Why me?” Have you ever asked that?
I have, and I don’t think it’s because any of us feel entitled. I think it is a natural response when things are piling up on us.
Why me? It’s a hard question. I’ve prayed plenty of prayers that started out with “Why?”
Several years ago, a young couple was in a car accident. The husband had a brain injury and was in a coma. His wife died on the scene.
The man eventually awoke to learn he was a widower with two preschool children. His statement was simple: “Why me?”
That’s a basic, primal question.
You may think about this story and think, “That’s not all that bad compared to what I’ve faced in my life.” Perhaps. It’s hard to be objective when you’re the one who’s hurting. We tend to judge our troubles on a scale when comparing ourselves to others.
Here’s the fact: In this life, you’re going to have challenges and pain. It comes with having a pulse.
I’d encourage you not to feel bad about asking, “Why me?” It doesn’t mean you’re weak or unspiritual. It just means you want answers.
Job 5:7 says, “Yet man is born to trouble as surely as sparks fly upward.”
And in Ecclesiastes 2:23, Scripture reads, “For all his days are filled with grief, and his occupation is sorrowful; even at night, his mind does not rest. This too is futile.”
These are honest statements that could easily lead us to ask, “Why me?”
There is a companion thought, and this won’t win me any popularity contests, but, “Why not me?”
If problems and heartbreak are part of the human condition, then “Why not me?” is an equally valid question, even if it’s unpleasant to think about.

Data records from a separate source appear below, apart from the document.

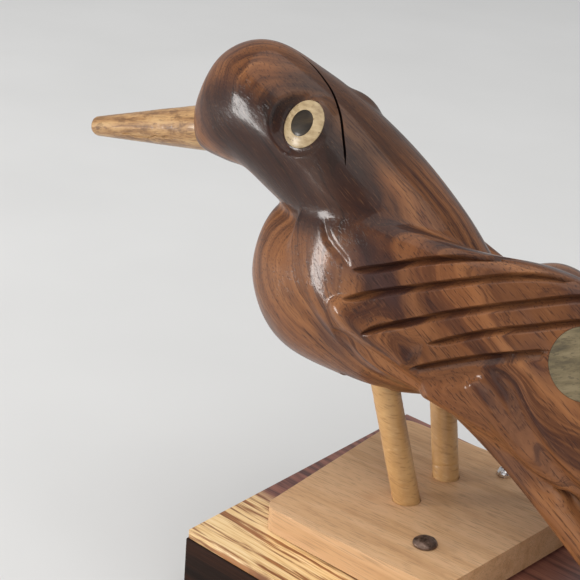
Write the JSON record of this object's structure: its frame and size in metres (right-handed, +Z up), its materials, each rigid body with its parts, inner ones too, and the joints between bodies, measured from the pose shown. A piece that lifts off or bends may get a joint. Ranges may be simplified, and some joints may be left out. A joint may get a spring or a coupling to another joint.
{
  "type": "carved dipping bird",
  "caption": "Carved and varnished hardwood bird that rocks forward on a hidden axle through the tops of its dowel legs, on a wedge foot plate and a box base.",
  "frame": {"origin": "centre of the base's flat underside", "axes": "+X the way the beak points, +Y the bird's left, +Z up"},
  "size_m": [0.2621, 0.11, 0.1674],
  "materials": {
    "striped_wood": "satin lacquer, pale wood with brown streaks and a purple-brown heart",
    "dark_rosewood": "satin lacquer, near-black wood with a faint grain",
    "plain_wood": "bare sanded softwood",
    "pale_wood": "thin satin oil, pale peach wood",
    "cane_wood": "bare cane with fine wrinkles",
    "horn_wood": "gloss varnish, mottled tan and brown",
    "rosewood": "gloss varnish, red-brown with dark bands",
    "pupil_wood": "gloss varnish, dark olive-brown",
    "bone": "gloss varnish over a pale inlay",
    "olive_wood": "gloss varnish over grey-green wood",
    "steel": "bright plated steel",
    "dark_iron": "dark rusty iron",
    "brass": "worn bright metal"
  },
  "bodies": {
    "stand": {"base_top": "striped_wood", "base_left_side": "dark_rosewood", "base_right_side": "dark_rosewood", "base_front": "dark_rosewood", "base_rear": "dark_rosewood", "base_bottom": "plain_wood", "corner_blocks": "plain_wood", "top_cleats": "plain_wood", "bottom_screws": "steel", "foot_plate": "pale_wood", "left_leg": "cane_wood", "right_leg": "cane_wood", "plate_tack": "dark_iron", "plate_screw": "steel"},
    "bird": {"bird_body": "rosewood", "beak": "horn_wood", "beak_pin": "brass", "left_eye_ring": "bone", "right_eye_ring": "bone", "left_pupil": "pupil_wood", "right_pupil": "pupil_wood", "left_flank_inlay": "olive_wood", "right_flank_inlay": "olive_wood", "axle": "steel", "axle_plug": "rosewood"}
  },
  "joints": [
    {"name": "dip", "type": "hinge", "parent": "stand", "child": "bird", "pos_m": [0.04396, -0.006, 0.09], "axis": [0, 1, 0], "range_deg": [0, 45]}
  ]
}
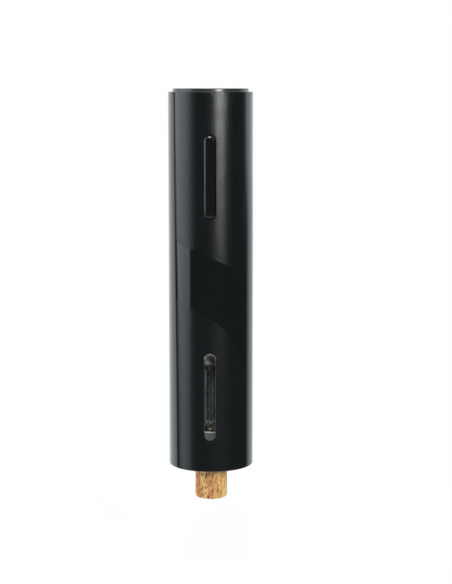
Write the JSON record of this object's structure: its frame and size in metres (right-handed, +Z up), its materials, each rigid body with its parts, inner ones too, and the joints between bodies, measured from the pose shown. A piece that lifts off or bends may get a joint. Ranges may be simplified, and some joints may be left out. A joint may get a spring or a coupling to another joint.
{
  "type": "electric wine opener",
  "caption": "Slim cylindrical electric corkscrew with a rocker button, a sight window, a geared motor drive and a cork held in its mouth.",
  "frame": {"origin": "on the barrel's axis, in the plane of the foot rim; the cork hangs below it", "axes": "+Z up the barrel's axis, towards the cap; the button and the window face -Y; +X is to the right seen from the front"},
  "size_m": [0.05, 0.05, 0.2441],
  "materials": {
    "barrel_black": "satin moulded skin with a fine grain above and a gloss band across the middle",
    "cap_black": "satin, slightly warm",
    "rim_grey": "polished, so that its edges catch the light",
    "frame_black": "glass-filled, dull",
    "button_black": "polished",
    "soft_black": "soft, dull",
    "clear_pane": "polished clear plastic",
    "clear_sleeve": "moulded clear plastic",
    "cork": "natural cork with dark pores",
    "worm_coat": "slippery dark coat, bare at the point",
    "bright_steel": "ground",
    "plated_steel": "zinc plated",
    "lamination_steel": "stacked sheets",
    "magnet": "sintered, grey",
    "copper": "enamelled wire",
    "carbon": "pressed carbon on brass",
    "bronze": "sintered, oiled",
    "acetal_white": "slippery, slightly translucent",
    "nylon_grey": "greased",
    "gear_steel": "sintered, oiled",
    "cell_wrap": "shrunk film",
    "nickel": "rolled strip",
    "board_green": "solder mask",
    "chip_black": "moulded epoxy",
    "switch_grey": "moulded",
    "port_steel": "drawn, nickel plated",
    "led_milk": "milky light pipe",
    "lead_red": "insulated wire"
  },
  "bodies": {
    "housing": {"barrel_shell": "barrel_black", "top_cap": "cap_black", "foot_ring": "frame_black", "lip_cushion": "soft_black", "window_gasket": "rim_grey", "window_lens": "clear_pane", "chamber_sleeve": "clear_sleeve", "guide_tube": "acetal_white", "thrust_washer": "acetal_white", "gearbox_base": "nylon_grey", "output_bearing": "bronze", "ring_gear": "nylon_grey", "motor_plate": "plated_steel", "gearbox_screws": "plated_steel", "motor_screws": "plated_steel", "motor_can": "plated_steel", "motor_bushes": "bronze", "motor_magnets": "magnet", "motor_end_cap": "acetal_white", "motor_brushes": "carbon", "battery_cells": "cell_wrap", "battery_holder": "frame_black", "cell_strips": "nickel", "control_board": "board_green", "board_chips": "chip_black", "board_screws": "plated_steel", "tact_switches": "switch_grey", "button_pin": "bright_steel", "button_bracket": "frame_black", "charge_board": "board_green", "usb_port": "port_steel", "status_led": "led_milk", "motor_leads": "lead_red", "battery_leads": "lead_red", "chassis_left": "frame_black", "chassis_right": "frame_black", "chassis_screws": "plated_steel"},
    "rotor": {"motor_shaft": "bright_steel", "armature_core": "lamination_steel", "armature_windings": "copper", "commutator": "copper", "motor_pinion": "gear_steel"},
    "stage_1": {"stage_1_carrier": "acetal_white"},
    "stage_2": {"stage_2_carrier": "acetal_white"},
    "output": {"output_carrier": "gear_steel", "drive_tube": "nylon_grey"},
    "carriage": {"worm_carrier": "acetal_white", "cross_pin": "bright_steel", "worm": "worm_coat"},
    "button": {"button_rocker": "button_black"},
    "cork": {"cork": "cork"},
    "stage_1_planet_a": {"stage_1_planet_a": "acetal_white"},
    "stage_1_planet_b": {"stage_1_planet_b": "acetal_white"},
    "stage_1_planet_c": {"stage_1_planet_c": "acetal_white"},
    "stage_2_planet_a": {"stage_2_planet_a": "acetal_white"},
    "stage_2_planet_b": {"stage_2_planet_b": "acetal_white"},
    "stage_2_planet_c": {"stage_2_planet_c": "acetal_white"},
    "stage_3_planet_a": {"stage_3_planet_a": "gear_steel"},
    "stage_3_planet_b": {"stage_3_planet_b": "gear_steel"},
    "stage_3_planet_c": {"stage_3_planet_c": "gear_steel"}
  },
  "joints": [
    {"name": "motor_spin", "type": "hinge", "parent": "housing", "child": "rotor", "pos_m": [0, 0, 0], "axis": [0, 0, 1], "range_deg": [-180000, 0]},
    {"name": "stage_1_spin", "type": "hinge", "parent": "housing", "child": "stage_1", "pos_m": [0, 0, 0], "axis": [0, 0, 1], "range_deg": [-36000, 0]},
    {"name": "stage_1_planet_a_spin", "type": "hinge", "parent": "stage_1", "child": "stage_1_planet_a", "pos_m": [0.0075, 0, 0], "axis": [0, 0, 1], "range_deg": [0, 96000]},
    {"name": "stage_1_planet_b_spin", "type": "hinge", "parent": "stage_1", "child": "stage_1_planet_b", "pos_m": [-0.00375, 0.0065, 0], "axis": [0, 0, 1], "range_deg": [0, 96000]},
    {"name": "stage_1_planet_c_spin", "type": "hinge", "parent": "stage_1", "child": "stage_1_planet_c", "pos_m": [-0.00375, -0.0065, 0], "axis": [0, 0, 1], "range_deg": [0, 96000]},
    {"name": "stage_2_spin", "type": "hinge", "parent": "housing", "child": "stage_2", "pos_m": [0, 0, 0], "axis": [0, 0, 1], "range_deg": [-7200, 0]},
    {"name": "stage_2_planet_a_spin", "type": "hinge", "parent": "stage_2", "child": "stage_2_planet_a", "pos_m": [0.0075, 0, 0], "axis": [0, 0, 1], "range_deg": [0, 19200]},
    {"name": "stage_2_planet_b_spin", "type": "hinge", "parent": "stage_2", "child": "stage_2_planet_b", "pos_m": [-0.00375, 0.0065, 0], "axis": [0, 0, 1], "range_deg": [0, 19200]},
    {"name": "stage_2_planet_c_spin", "type": "hinge", "parent": "stage_2", "child": "stage_2_planet_c", "pos_m": [-0.00375, -0.0065, 0], "axis": [0, 0, 1], "range_deg": [0, 19200]},
    {"name": "output_spin", "type": "hinge", "parent": "housing", "child": "output", "pos_m": [0, 0, 0], "axis": [0, 0, 1], "range_deg": [-1440, 0]},
    {"name": "stage_3_planet_a_spin", "type": "hinge", "parent": "output", "child": "stage_3_planet_a", "pos_m": [0.0075, 0, 0], "axis": [0, 0, 1], "range_deg": [0, 3840]},
    {"name": "stage_3_planet_b_spin", "type": "hinge", "parent": "output", "child": "stage_3_planet_b", "pos_m": [-0.00375, 0.0065, 0], "axis": [0, 0, 1], "range_deg": [0, 3840]},
    {"name": "stage_3_planet_c_spin", "type": "hinge", "parent": "output", "child": "stage_3_planet_c", "pos_m": [-0.00375, -0.0065, 0], "axis": [0, 0, 1], "range_deg": [0, 3840]},
    {"name": "worm_travel", "type": "slide", "parent": "output", "child": "carriage", "axis": [0, 0, 1], "range_m": [-0.038, 0]},
    {"name": "button_rock", "type": "hinge", "parent": "housing", "child": "button", "pos_m": [0, -0.0196, 0.173], "axis": [1, 0, 0], "range_deg": [-1.4, 1.4], "stiffness_Nm_per_rad": 0.6},
    {"name": "cork_slide", "type": "slide", "parent": "housing", "child": "cork", "axis": [0, 0, 1], "range_m": [-0.05, 0]}
  ],
  "couplings": [
    {"joint": "motor_spin", "follows": "worm_travel", "rad_per_m": 82673},
    {"joint": "stage_1_spin", "follows": "worm_travel", "rad_per_m": 16535},
    {"joint": "stage_1_planet_a_spin", "follows": "worm_travel", "rad_per_m": -44093},
    {"joint": "stage_1_planet_b_spin", "follows": "worm_travel", "rad_per_m": -44093},
    {"joint": "stage_1_planet_c_spin", "follows": "worm_travel", "rad_per_m": -44093},
    {"joint": "stage_2_spin", "follows": "worm_travel", "rad_per_m": 3306.9},
    {"joint": "stage_2_planet_a_spin", "follows": "worm_travel", "rad_per_m": -8818.5},
    {"joint": "stage_2_planet_b_spin", "follows": "worm_travel", "rad_per_m": -8818.5},
    {"joint": "stage_2_planet_c_spin", "follows": "worm_travel", "rad_per_m": -8818.5},
    {"joint": "output_spin", "follows": "worm_travel", "rad_per_m": 661.39},
    {"joint": "stage_3_planet_a_spin", "follows": "worm_travel", "rad_per_m": -1763.7},
    {"joint": "stage_3_planet_b_spin", "follows": "worm_travel", "rad_per_m": -1763.7},
    {"joint": "stage_3_planet_c_spin", "follows": "worm_travel", "rad_per_m": -1763.7}
  ]
}
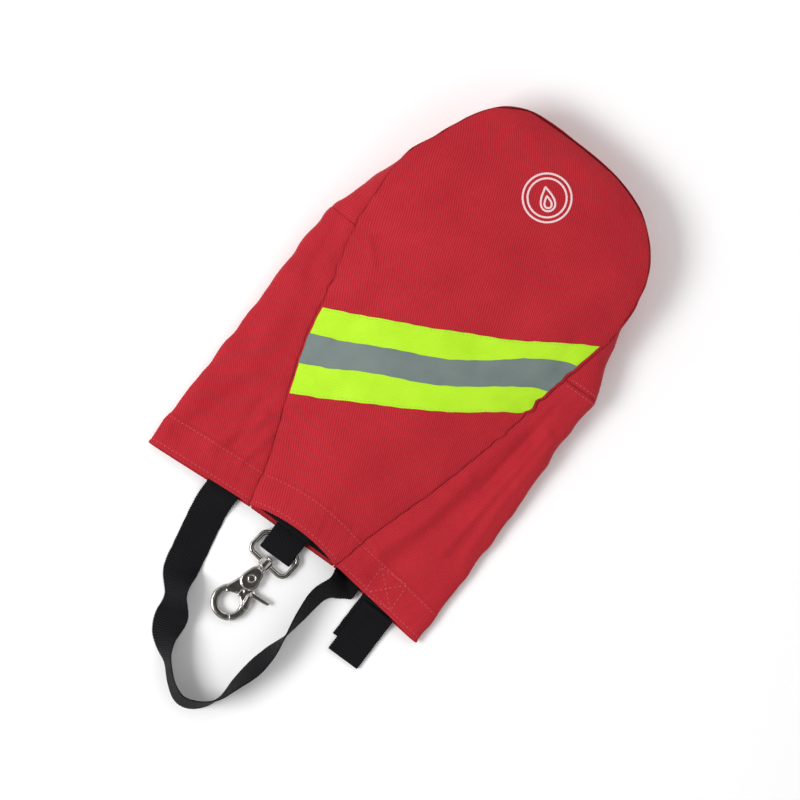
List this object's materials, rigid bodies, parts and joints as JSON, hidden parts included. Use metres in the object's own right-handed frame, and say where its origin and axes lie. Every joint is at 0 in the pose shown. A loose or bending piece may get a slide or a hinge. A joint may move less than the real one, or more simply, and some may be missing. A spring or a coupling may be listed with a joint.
{
  "type": "breathing mask carrying bag",
  "caption": "Soft lined bag for a breathing mask, with a wide gusseted mouth, slanted reflective trim, carrying strap, keeper tab and swivel trigger snap.",
  "frame": {"origin": "middle of the back panel's resting face, 170 mm from the mouth's edge", "axes": "+X across the bag, +Y from the mouth towards the rounded closed end, +Z out of the front panel; the bag lies on its back"},
  "size_m": [0.2293, 0.4691, 0.0459],
  "materials": {
    "red_fabric": "ribbed woven polyester, matt with a slight sheen",
    "lining": "soft fleece",
    "webbing": "ribbed black polyester webbing",
    "closure_tape": "black hook and loop tape",
    "lime_trim": "fluorescent warp-knit trim",
    "silver_trim": "glass-bead retroreflective film",
    "print": "screen print on fabric",
    "nickel": "polished nickel plate over a casting",
    "spring_steel": "drawn spring wire"
  },
  "bodies": {
    "bag_back": {"back_panel": "red_fabric", "back_lining": "lining", "left_gusset": "red_fabric", "right_gusset": "red_fabric", "end_gusset": "red_fabric", "left_gusset_lining": "lining", "right_gusset_lining": "lining", "end_gusset_lining": "lining", "mouth_loop_tape": "closure_tape", "strap_left_end": "webbing", "strap_right_end": "webbing", "tab_sewn_end": "webbing", "snap_loop_sewn_end": "webbing"},
    "bag_front": {"front_panel": "red_fabric", "front_lining": "lining", "mouth_hook_tape": "closure_tape", "lime_trim": "lime_trim", "silver_trim": "silver_trim", "printed_badge": "print"},
    "strap": {"carry_strap": "webbing"},
    "tab_lower": {"keeper_tab_lower": "webbing"},
    "tab_upper": {"keeper_tab_upper": "webbing"},
    "loop": {"snap_loop": "webbing"},
    "eye": {"swivel_eye": "nickel"},
    "hook": {"hook_body": "nickel", "swivel_post": "nickel", "gate_rivet": "nickel", "gate_spring": "spring_steel"},
    "gate": {"gate_lever": "nickel"}
  },
  "joints": [
    {"name": "mouth_opening", "type": "hinge", "parent": "bag_back", "child": "bag_front", "pos_m": [0, 0.165, 0.033], "axis": [-1, 0, 0], "range_deg": [0, 8]},
    {"name": "strap_swing", "type": "hinge", "parent": "bag_back", "child": "strap", "pos_m": [0, -0.168, 0.005], "axis": [-1, 0, 0], "range_deg": [0, 30]},
    {"name": "tab_flex", "type": "hinge", "parent": "bag_back", "child": "tab_lower", "pos_m": [0.077, -0.168, 0.0067], "axis": [-1, 0, 0], "range_deg": [0, 35]},
    {"name": "tab_peel", "type": "hinge", "parent": "tab_lower", "child": "tab_upper", "pos_m": [0.0805, -0.168, 0.0067], "axis": [-1, 0, 0], "range_deg": [0, 42]},
    {"name": "loop_flex", "type": "hinge", "parent": "bag_back", "child": "loop", "pos_m": [0.0012, -0.162, 0.0052], "axis": [-1, 0, 0], "range_deg": [0, 30]},
    {"name": "eye_pivot", "type": "hinge", "parent": "loop", "child": "eye", "pos_m": [0.0015, -0.171, 0.0038], "axis": [-0.9925, 0.1219, 0], "range_deg": [0, 45]},
    {"name": "hook_swivel", "type": "hinge", "parent": "eye", "child": "hook", "pos_m": [0.0015, -0.171, 0.0038], "axis": [-0.1219, -0.9925, 0], "continuous": true},
    {"name": "gate_opening", "type": "hinge", "parent": "hook", "child": "gate", "pos_m": [-0.00231, -0.20207, 0.0038], "axis": [0, 0, 1], "range_deg": [0, 24]}
  ]
}
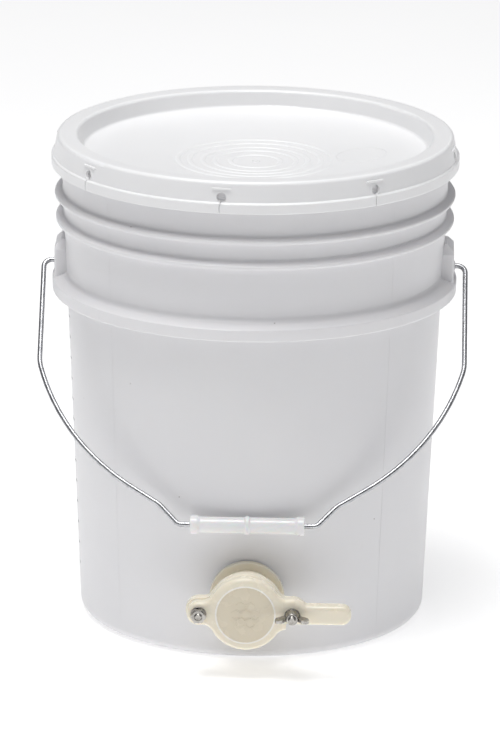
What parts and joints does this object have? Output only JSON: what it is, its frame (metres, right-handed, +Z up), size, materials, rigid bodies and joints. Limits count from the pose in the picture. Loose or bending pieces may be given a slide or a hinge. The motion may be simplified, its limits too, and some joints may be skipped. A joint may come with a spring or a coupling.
{
  "type": "honey pail",
  "caption": "Round plastic pail with press-on lid, wire bail with sleeve grip, and a swing-blade honey gate clamped low on its wall by a wing nut.",
  "frame": {"origin": "centre of the pail's axis at the floor, midway under the foot ring", "axes": "+Z up along the pail's axis, -Y forwards through the honey gate, +X to the right seen from the front, through the bail's ears"},
  "size_m": [0.3242, 0.3477, 0.3749],
  "materials": {
    "pail_plastic": "satin natural HDPE, slightly translucent",
    "lid_plastic": "satin white HDPE",
    "gasket_rubber": "soft white rubber",
    "galvanized_wire": "bright zinc-plated drawn wire",
    "grip_plastic": "glossy white polyethylene",
    "gate_nylon": "glossy cream nylon",
    "stainless_steel": "polished stainless"
  },
  "bodies": {
    "bucket": {"bucket_body": "pail_plastic", "gate_body": "gate_nylon", "gate_gasket": "gasket_rubber", "inner_gasket": "gasket_rubber", "gate_lock_nut": "gate_nylon", "pivot_bolt": "stainless_steel", "pivot_washer": "stainless_steel", "pivot_nut": "stainless_steel", "clamp_bolt": "stainless_steel"},
    "lid": {"lid": "lid_plastic", "lid_gasket": "gasket_rubber"},
    "bail": {"bail_wire": "galvanized_wire"},
    "grip": {"bail_grip": "grip_plastic"},
    "blade": {"gate_blade": "gate_nylon"},
    "clamp_washer": {"clamp_washer": "stainless_steel"},
    "wing_nut": {"wing_nut": "stainless_steel"}
  },
  "joints": [
    {"name": "lid_lift", "type": "slide", "parent": "bucket", "child": "lid", "axis": [0, 0, 1], "range_m": [0, 0.12]},
    {"name": "bail_swing", "type": "hinge", "parent": "bucket", "child": "bail", "pos_m": [0, 0, 0.2725], "axis": [-1, 0, 0], "range_deg": [0, 277]},
    {"name": "grip_spin", "type": "hinge", "parent": "bail", "child": "grip", "pos_m": [0, -0.14399, 0.10975], "axis": [1, 0, 0], "continuous": true},
    {"name": "blade_swing", "type": "hinge", "parent": "bucket", "child": "blade", "pos_m": [-0.0348, -0.1736, 0.051], "axis": [0, -1, 0], "range_deg": [0, 100]},
    {"name": "clamp_travel", "type": "slide", "parent": "bucket", "child": "clamp_washer", "axis": [0, -1, 0], "range_m": [0, 0.00201]},
    {"name": "wing_turn", "type": "hinge", "parent": "clamp_washer", "child": "wing_nut", "pos_m": [0.0348, -0.1836, 0.051], "axis": [0, -1, 0], "range_deg": [0, 720]}
  ],
  "couplings": [
    {"joint": "clamp_travel", "follows": "wing_turn", "m_per_rad": 0.00015915}
  ]
}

Whatever grief you’re facing, you aren’t unique. You aren’t singled out.
While that doesn’t necessarily bring comfort, I’m going to peel back a few more layers.
I’ve come to realize there is a natural progression for me, and maybe for all of us, if we’d just take time to evaluate things.
I’m about to go all scriptural on you because that’s all I have. It’s also all I need.
Check this out:
First Thessalonians 5:16–18 reads, “Rejoice always, pray constantly, give thanks in everything; for this is God’s will for you in Christ Jesus.”
There is an obvious truth in these verses. The command is not to be thankful for everything (for instance, how could you be thankful for the death of a child?), but rather to give thanks in everything. There is quite a difference.
It’s a matter of recognizing we gratefully acknowledge God’s hand in all circumstances. Circumstances change, but God does not.
The challenge is for us to remain aware of God’s goodness regardless of what seems to be on the surface.
I don’t have to tell you that’s not easy, especially when our emotions have gripped us and our feelings are all over the map.
Part of it is realizing there is a lot going on around us we’ll never be aware of.
That’s where the “Why me?” comes in.
Maybe part of it simply means we are to be open to God in all situations and recognize that not only is He aware of what we’re facing, but also that He already knows the outcome.
We can then ask “Why me?” but we also understand He’s under no obligation to answer. I’m guessing that has something to do with faith and free will.
Here’s the progression:
“Why not me?”
In that third “Why me?” there are some sweet promises.
Here’s a hypothetical:
Say a man loses his beloved wife. He asks, “Why me?”
Then he comes to realize people lose loved ones all the time. There is nothing unique in his loss, even as much as it hurts. He comes to be able to sincerely say, “Why not me?”
As time goes on, he realizes death is part of living. He is able to identify and empathize with others going through similar challenges. He’s able to touch lives he never could have touched otherwise.
The result? Now he can say, “Why me?” He realizes triumph has grown from tragedy, and he has a cause greater than himself.
Perhaps this is an idealized scenario. “I could never be so accepting of my loss,” you say.
I don’t have an answer for you. You know yourself and your heart.
My point is simply we do have much for which to be grateful.
Why me, indeed
I woke up this morning in a warm bed. Breakfast was simple and good. My car started. Lunch was good too. I have a job.
I could go on, and belabor the obvious, but we can all rightfully say “Why me? Why do I have so much, and why am I so blessed?”
It’s because you ain’t done here yet. Oh, be joyful.